- [Brief] Print the first line of the material below and each line after it, exactly as written, ending with the line that contains "balls of yarn.".
## begin
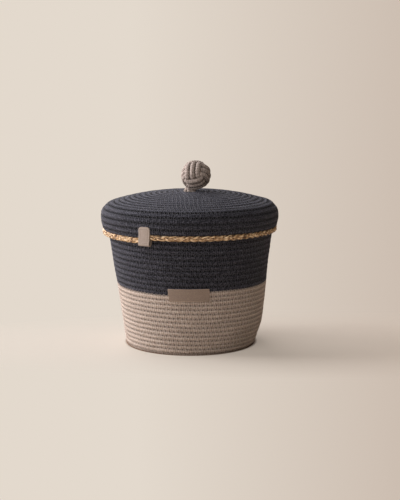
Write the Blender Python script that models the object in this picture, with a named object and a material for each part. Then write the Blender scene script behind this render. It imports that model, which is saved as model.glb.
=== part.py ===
"""Lidded basket of coiled and sewn cotton rope, for balls of yarn.

A flat coiled base turns up into a flaring wall, taupe below and charcoal above.
The lid is a coil of its own: a shallow dome with a skirt that slips over the rim.
A plaited straw band runs under the skirt, a folded tag hides where its ends meet,
and the lid is lifted by a knot of three crossing windings.

Metres, +Z up. The origin is on the floor under the middle of the base, and the
front, with the label, looks along -Y.
"""

import math

import bmesh
import bpy
import numpy as np
from mathutils import Matrix, Vector

# Counts and angles. All round pieces share the same corners, so that what nests stays clear.
STEPS = 24
FRONT = math.radians(-90.0)
CORNER_ANGLE = math.tau / STEPS
SHARP_ANGLE = math.radians(40.0)

# Gap between pieces that touch
SEAT_GAP = 0.0003

# Basket: the rope's middle runs from the foot to the rim
FOOT_RADIUS = 0.0844
RIM_RADIUS = 0.1080
RIM_HEIGHT = 0.1849
COLOUR_HEIGHT = 0.0848
WALL_CORD = 0.0060
WALL_SEAM_DEPTH = 0.0012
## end
- [Task response]
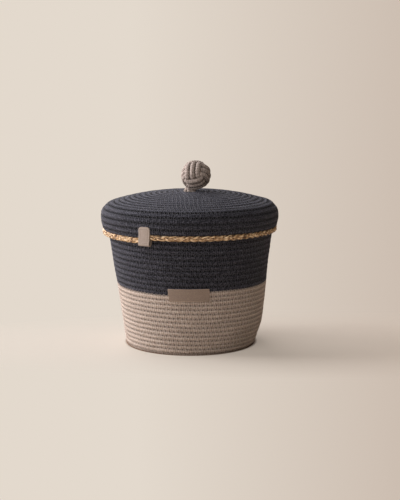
Write the Blender Python script that models the object in this picture, with a named object and a material for each part. Then write the Blender scene script behind this render. It imports that model, which is saved as model.glb.
=== part.py ===
"""Lidded basket of coiled and sewn cotton rope, for balls of yarn.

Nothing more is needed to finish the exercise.